Dataset records
-----

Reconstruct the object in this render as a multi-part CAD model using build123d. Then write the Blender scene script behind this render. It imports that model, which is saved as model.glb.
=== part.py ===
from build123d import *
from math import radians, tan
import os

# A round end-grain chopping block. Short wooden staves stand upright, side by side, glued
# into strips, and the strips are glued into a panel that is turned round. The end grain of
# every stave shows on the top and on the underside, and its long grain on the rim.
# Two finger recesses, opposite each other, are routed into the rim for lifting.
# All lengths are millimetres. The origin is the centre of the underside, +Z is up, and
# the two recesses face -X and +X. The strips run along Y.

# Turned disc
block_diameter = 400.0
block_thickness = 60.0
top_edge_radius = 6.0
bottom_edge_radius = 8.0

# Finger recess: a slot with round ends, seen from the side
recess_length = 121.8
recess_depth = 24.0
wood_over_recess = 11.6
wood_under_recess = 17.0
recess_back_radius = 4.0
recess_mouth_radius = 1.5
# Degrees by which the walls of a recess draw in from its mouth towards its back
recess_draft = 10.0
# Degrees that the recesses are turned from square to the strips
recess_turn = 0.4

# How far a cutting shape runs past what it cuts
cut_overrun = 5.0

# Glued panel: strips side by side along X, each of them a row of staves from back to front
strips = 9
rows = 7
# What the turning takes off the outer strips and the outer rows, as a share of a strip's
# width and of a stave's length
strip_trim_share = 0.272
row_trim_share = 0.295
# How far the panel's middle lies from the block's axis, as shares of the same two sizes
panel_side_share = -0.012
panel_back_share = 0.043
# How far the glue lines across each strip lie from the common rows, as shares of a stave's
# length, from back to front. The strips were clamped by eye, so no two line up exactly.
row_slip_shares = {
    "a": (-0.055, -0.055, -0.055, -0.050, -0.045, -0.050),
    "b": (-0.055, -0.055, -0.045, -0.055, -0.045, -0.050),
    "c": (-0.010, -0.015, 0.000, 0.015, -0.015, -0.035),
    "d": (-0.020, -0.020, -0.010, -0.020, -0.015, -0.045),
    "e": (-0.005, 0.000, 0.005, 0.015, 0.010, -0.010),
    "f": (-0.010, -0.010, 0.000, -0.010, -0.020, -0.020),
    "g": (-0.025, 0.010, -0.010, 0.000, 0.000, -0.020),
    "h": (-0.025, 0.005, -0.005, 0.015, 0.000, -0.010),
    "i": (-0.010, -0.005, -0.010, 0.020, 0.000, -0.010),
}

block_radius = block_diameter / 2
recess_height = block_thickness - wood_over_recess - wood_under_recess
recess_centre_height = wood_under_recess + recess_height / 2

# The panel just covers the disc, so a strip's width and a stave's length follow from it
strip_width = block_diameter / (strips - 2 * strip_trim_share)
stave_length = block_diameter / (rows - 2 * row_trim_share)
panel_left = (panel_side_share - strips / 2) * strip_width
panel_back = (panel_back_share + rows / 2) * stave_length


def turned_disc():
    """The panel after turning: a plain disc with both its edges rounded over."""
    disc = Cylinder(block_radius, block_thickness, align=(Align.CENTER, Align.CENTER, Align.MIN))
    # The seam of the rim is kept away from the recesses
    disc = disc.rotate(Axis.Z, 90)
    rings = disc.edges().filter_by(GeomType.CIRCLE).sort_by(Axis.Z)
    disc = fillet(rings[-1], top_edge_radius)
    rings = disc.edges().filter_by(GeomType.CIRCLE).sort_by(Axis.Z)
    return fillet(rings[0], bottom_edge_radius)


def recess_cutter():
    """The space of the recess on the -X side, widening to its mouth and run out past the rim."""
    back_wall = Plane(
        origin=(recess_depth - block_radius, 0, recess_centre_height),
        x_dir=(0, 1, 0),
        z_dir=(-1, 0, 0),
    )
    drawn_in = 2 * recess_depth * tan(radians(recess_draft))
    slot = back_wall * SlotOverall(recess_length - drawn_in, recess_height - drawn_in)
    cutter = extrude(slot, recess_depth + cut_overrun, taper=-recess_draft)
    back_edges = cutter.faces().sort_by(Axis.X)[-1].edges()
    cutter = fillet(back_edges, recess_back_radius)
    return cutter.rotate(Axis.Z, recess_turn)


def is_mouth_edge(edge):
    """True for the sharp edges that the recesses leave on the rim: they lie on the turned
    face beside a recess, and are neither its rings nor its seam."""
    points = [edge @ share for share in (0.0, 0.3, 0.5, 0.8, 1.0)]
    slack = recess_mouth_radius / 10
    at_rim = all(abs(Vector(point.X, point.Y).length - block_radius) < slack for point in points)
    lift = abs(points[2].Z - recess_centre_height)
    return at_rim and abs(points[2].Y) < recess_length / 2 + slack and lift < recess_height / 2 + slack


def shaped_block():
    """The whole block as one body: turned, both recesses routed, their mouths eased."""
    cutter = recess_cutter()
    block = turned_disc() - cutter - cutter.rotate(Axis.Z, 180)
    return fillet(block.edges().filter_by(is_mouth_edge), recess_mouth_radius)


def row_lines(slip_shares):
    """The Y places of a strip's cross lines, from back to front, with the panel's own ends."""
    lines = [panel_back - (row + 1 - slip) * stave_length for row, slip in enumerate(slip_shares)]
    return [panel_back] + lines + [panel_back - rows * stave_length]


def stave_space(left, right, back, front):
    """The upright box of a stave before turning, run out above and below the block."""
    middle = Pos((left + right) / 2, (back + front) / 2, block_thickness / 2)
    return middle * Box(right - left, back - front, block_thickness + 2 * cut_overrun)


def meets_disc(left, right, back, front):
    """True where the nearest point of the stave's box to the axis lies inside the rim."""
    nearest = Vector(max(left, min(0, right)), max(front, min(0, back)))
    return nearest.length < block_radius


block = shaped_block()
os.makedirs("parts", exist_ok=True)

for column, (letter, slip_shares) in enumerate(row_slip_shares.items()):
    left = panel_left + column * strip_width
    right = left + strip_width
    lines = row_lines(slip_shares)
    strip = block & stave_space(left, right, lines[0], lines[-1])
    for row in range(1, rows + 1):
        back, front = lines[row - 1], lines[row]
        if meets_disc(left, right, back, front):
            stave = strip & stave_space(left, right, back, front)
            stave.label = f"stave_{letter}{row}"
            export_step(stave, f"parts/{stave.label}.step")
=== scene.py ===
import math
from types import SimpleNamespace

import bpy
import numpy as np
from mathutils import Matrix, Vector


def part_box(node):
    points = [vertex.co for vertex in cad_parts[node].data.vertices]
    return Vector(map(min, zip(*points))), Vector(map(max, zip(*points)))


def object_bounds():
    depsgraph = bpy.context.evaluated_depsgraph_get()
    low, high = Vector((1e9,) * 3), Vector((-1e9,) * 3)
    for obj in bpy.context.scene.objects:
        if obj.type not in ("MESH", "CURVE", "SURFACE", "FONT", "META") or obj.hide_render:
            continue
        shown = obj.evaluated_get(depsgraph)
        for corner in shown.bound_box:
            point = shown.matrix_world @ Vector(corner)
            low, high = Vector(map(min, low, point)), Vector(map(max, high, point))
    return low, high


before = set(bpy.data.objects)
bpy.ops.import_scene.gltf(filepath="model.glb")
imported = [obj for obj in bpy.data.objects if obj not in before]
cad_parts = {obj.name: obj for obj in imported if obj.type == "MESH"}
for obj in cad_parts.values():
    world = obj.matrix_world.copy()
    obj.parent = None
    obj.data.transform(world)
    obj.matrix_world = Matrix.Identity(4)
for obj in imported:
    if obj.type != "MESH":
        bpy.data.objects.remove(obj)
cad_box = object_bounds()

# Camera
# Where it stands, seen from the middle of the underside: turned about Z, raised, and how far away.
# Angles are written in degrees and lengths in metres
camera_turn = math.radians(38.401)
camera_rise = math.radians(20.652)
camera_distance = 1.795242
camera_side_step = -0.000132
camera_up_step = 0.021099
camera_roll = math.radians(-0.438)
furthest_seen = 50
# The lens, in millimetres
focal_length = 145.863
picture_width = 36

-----

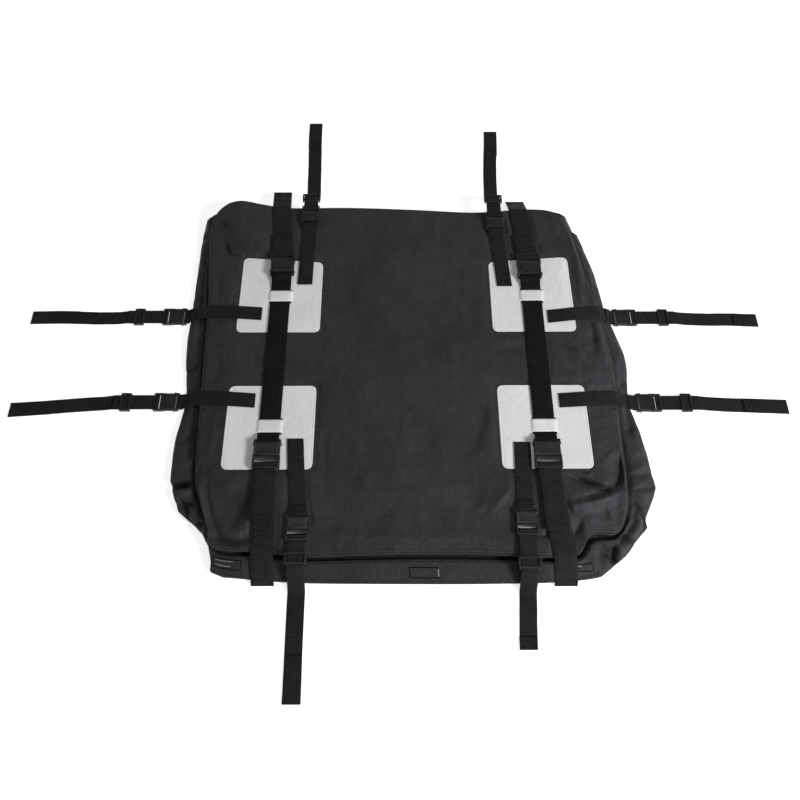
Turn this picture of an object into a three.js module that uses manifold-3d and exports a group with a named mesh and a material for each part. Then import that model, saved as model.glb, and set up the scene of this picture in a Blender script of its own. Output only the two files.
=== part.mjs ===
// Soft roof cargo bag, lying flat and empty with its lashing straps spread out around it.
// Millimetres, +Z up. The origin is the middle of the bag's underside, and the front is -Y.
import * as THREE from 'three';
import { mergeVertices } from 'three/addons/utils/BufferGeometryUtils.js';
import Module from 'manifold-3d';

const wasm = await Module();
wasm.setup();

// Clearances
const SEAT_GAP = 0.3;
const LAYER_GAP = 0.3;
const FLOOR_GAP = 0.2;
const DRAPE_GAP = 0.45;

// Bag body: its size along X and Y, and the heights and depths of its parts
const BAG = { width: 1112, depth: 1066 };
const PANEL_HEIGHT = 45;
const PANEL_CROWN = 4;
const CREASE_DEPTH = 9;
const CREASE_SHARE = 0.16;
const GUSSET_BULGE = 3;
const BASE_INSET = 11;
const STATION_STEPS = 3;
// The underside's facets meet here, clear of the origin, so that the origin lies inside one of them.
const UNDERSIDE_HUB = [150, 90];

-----

§ **Task requirements**
From the entries above, give again exactly the lines running from the line with "for column, (letter, slip_shares)" to the line with "obj.data.transform(world)"; include both of those lines.

§ **Written solution**
for column, (letter, slip_shares) in enumerate(row_slip_shares.items()):
    left = panel_left + column * strip_width
    right = left + strip_width
    lines = row_lines(slip_shares)
    strip = block & stave_space(left, right, lines[0], lines[-1])
    for row in range(1, rows + 1):
        back, front = lines[row - 1], lines[row]
        if meets_disc(left, right, back, front):
            stave = strip & stave_space(left, right, back, front)
            stave.label = f"stave_{letter}{row}"
            export_step(stave, f"parts/{stave.label}.step")
=== scene.py ===
import math
from types import SimpleNamespace

import bpy
import numpy as np
from mathutils import Matrix, Vector


def part_box(node):
    points = [vertex.co for vertex in cad_parts[node].data.vertices]
    return Vector(map(min, zip(*points))), Vector(map(max, zip(*points)))


def object_bounds():
    depsgraph = bpy.context.evaluated_depsgraph_get()
    low, high = Vector((1e9,) * 3), Vector((-1e9,) * 3)
    for obj in bpy.context.scene.objects:
        if obj.type not in ("MESH", "CURVE", "SURFACE", "FONT", "META") or obj.hide_render:
            continue
        shown = obj.evaluated_get(depsgraph)
        for corner in shown.bound_box:
            point = shown.matrix_world @ Vector(corner)
            low, high = Vector(map(min, low, point)), Vector(map(max, high, point))
    return low, high


before = set(bpy.data.objects)
bpy.ops.import_scene.gltf(filepath="model.glb")
imported = [obj for obj in bpy.data.objects if obj not in before]
cad_parts = {obj.name: obj for obj in imported if obj.type == "MESH"}
for obj in cad_parts.values():
    world = obj.matrix_world.copy()
    obj.parent = None
    obj.data.transform(world)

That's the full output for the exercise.